Maybe it's a red herring and the tadpoles aren't actually that important, they're probably just the vehicle for us to gain access to crazy magical abilities. Perhaps we actually do get the option to have a permanent solution to the tadpole problem at the end of act 1 but still keep some of the abilities granted by them/still at risk of being brought under the influence of the Absolute. It's what I'm hoping for, because I'm not wholly interested in a plot that's controlled by a singular mcguffin plot device, where all of the other more compelling plot threads throughout the entire game end up being interrupted by constant queries of 'oh by the way we have a tadpole in our heads, what do you think about it/what can you do about it?' while knowing in the back of our heads that everyone's just going to string us along until towards the end.
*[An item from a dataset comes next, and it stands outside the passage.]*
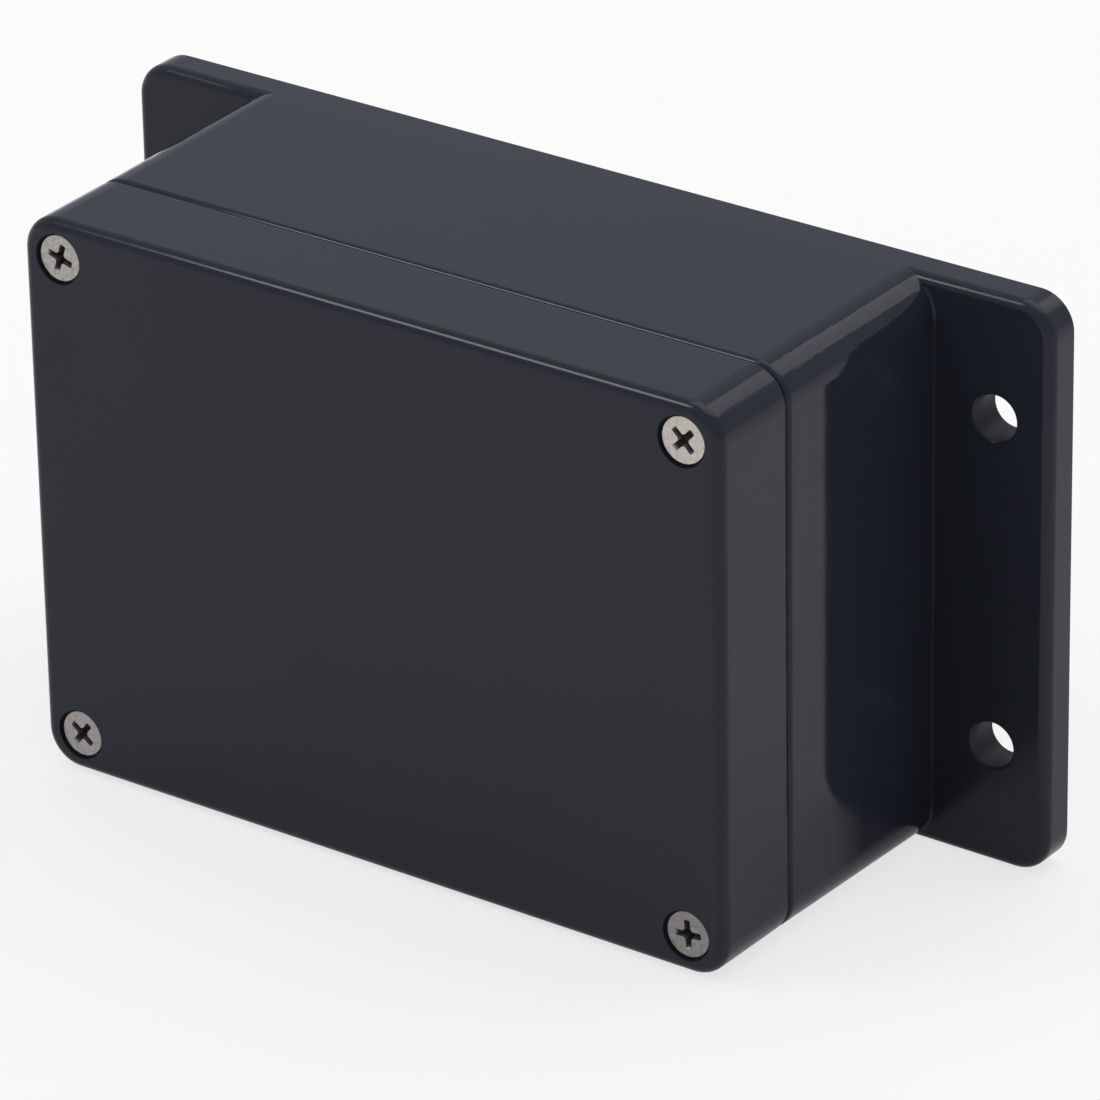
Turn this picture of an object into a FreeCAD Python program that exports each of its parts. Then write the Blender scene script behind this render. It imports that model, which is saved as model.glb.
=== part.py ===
import FreeCAD, Part
import math
import os

# Flanged plastic project box: a moulded base with two mounting ears, a lid on a foam seal, and four
# countersunk screws that run through the lid's corners into brass inserts in the base.
# Millimetres. The mounting back lies on Y = 0 and faces +Y, the lid faces -Y, +X runs along the box
# and +Z up its short side. The origin is the centre of the four mounting holes on the back.

# Outside of the base and lid
box_length = 123.4
box_height = 90.0
corner_radius = 5.8
base_depth = 42.1
base_draft_deg = 0.7
lid_depth = 16.35
lid_draft_deg = 0.3
seam_gap = 0.25
wall = 3.0
floor_thickness = 3.0
lid_face_thickness = 3.0

# Mounting flange, as high as the base where the two meet
flange_length = 164.0
flange_thickness = 6.0
flange_corner_radius = 5.6
mount_hole_radius = 3.6
mount_inset_x = 9.5
mount_inset_z = 18.8
foot_bevel = 0.35

# Edges broken in the mould
lid_front_edge = 1.7
lid_rim_edge = 0.6
base_rim_edge = 0.9
flange_front_edge = 1.6
flange_back_edge = 0.3
hole_edge = 0.25

# Tongue on the base, groove and inner rib on the lid
tongue_thickness = 1.4
tongue_height = 1.7
tongue_root = 2.0
tongue_clearance = 0.35
tongue_tip_chamfer = 0.3
groove_depth = 3.4
rib_thickness = 1.2
rib_root = 1.4
seal_turn_radius = 1.6
seal_least_turn = 0.3

# Foam seal at the bottom of the lid's groove
gasket_clearance = 0.1

# Corner pillars and lid screws
screw_inset_x = 6.65
screw_inset_z = 6.1
pillar_radius = 4.6
head_radius = 3.64
head_angle_deg = 90.0
head_rim = 0.35
head_recess = 0.5
screw_length = 25.0
thread_radius = 1.7
screw_tip_chamfer = 0.5
lid_hole_radius = 2.0
counterbore_radius = 4.0
sink_clearance = 0.1

# Cross recess in the head: two wings and a tapered core, turned anticlockwise seen from the front
recess_span = 4.5
recess_width = 1.0
recess_depth = 1.9
recess_taper_deg = 26.0
recess_core_radius = 0.95
recess_core_toe = 0.3
recess_turns_deg = {1: -17.0, 2: 46.0, 3: 52.0, 4: 5.0}

# Brass inserts in the pillars
insert_length = 9.5
insert_radius = 2.8
insert_bore_clearance = 0.06
insert_fit = 0.02
insert_groove_width = 1.2
insert_groove_depth = 0.35
pilot_clearance = 0.3
pilot_reserve = 4.0

# Board posts on the base's floor
post_inset_x = 17.7
post_inset_z = 19.0
post_radius = 3.4
post_height = 6.0
post_hole_radius = 1.25
post_hole_depth = 8.0
post_edge = 0.3

# What follows from the sizes above
seal_inset = wall - tongue_thickness
screw_spacing_x = box_length - 2 * screw_inset_x
screw_spacing_z = box_height - 2 * screw_inset_z
mount_spacing_x = flange_length - 2 * mount_inset_x
mount_spacing_z = box_height - 2 * mount_inset_z
post_spacing_x = box_length - 2 * post_inset_x
post_spacing_z = box_height - 2 * post_inset_z
rim_y = -base_depth
lid_rim_y = rim_y - seam_gap
lid_front_y = lid_rim_y - lid_depth
base_spread = (base_depth - flange_thickness) * math.tan(math.radians(base_draft_deg))
lid_shrink = lid_depth * math.tan(math.radians(lid_draft_deg))
flange_height = box_height + 2 * base_spread
cone_slope = 1 / math.tan(math.radians(head_angle_deg / 2))
head_y = lid_front_y + head_recess
cone_y = head_y + head_rim
screw_end_y = head_y + screw_length
post_top_y = -floor_thickness - post_height
groove_floor_y = lid_rim_y - groove_depth
tongue_tip_y = rim_y - tongue_height

CORNERS = {1: (-1, 1), 2: (1, 1), 3: (-1, -1), 4: (1, -1)}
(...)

Earlier today, someone went and posted a thread on Reddit about recent datamining discoveries. The tadpole stuff is only mentioned once, and... It's a bit much.
The datamining reveals that one of the Absolute's followers is going to tadpole the Githyanki dragon in the middle of a fight.
That said, I am intrigued as to what the game may do with that plot development. But I expect half this thread to react purely negatively to it too since it'd be way high up on the epic scale, ha.
Meanwhile the Last Light Inn subplot seems to make no references to it, and I imagine it'll be a lot better off for it.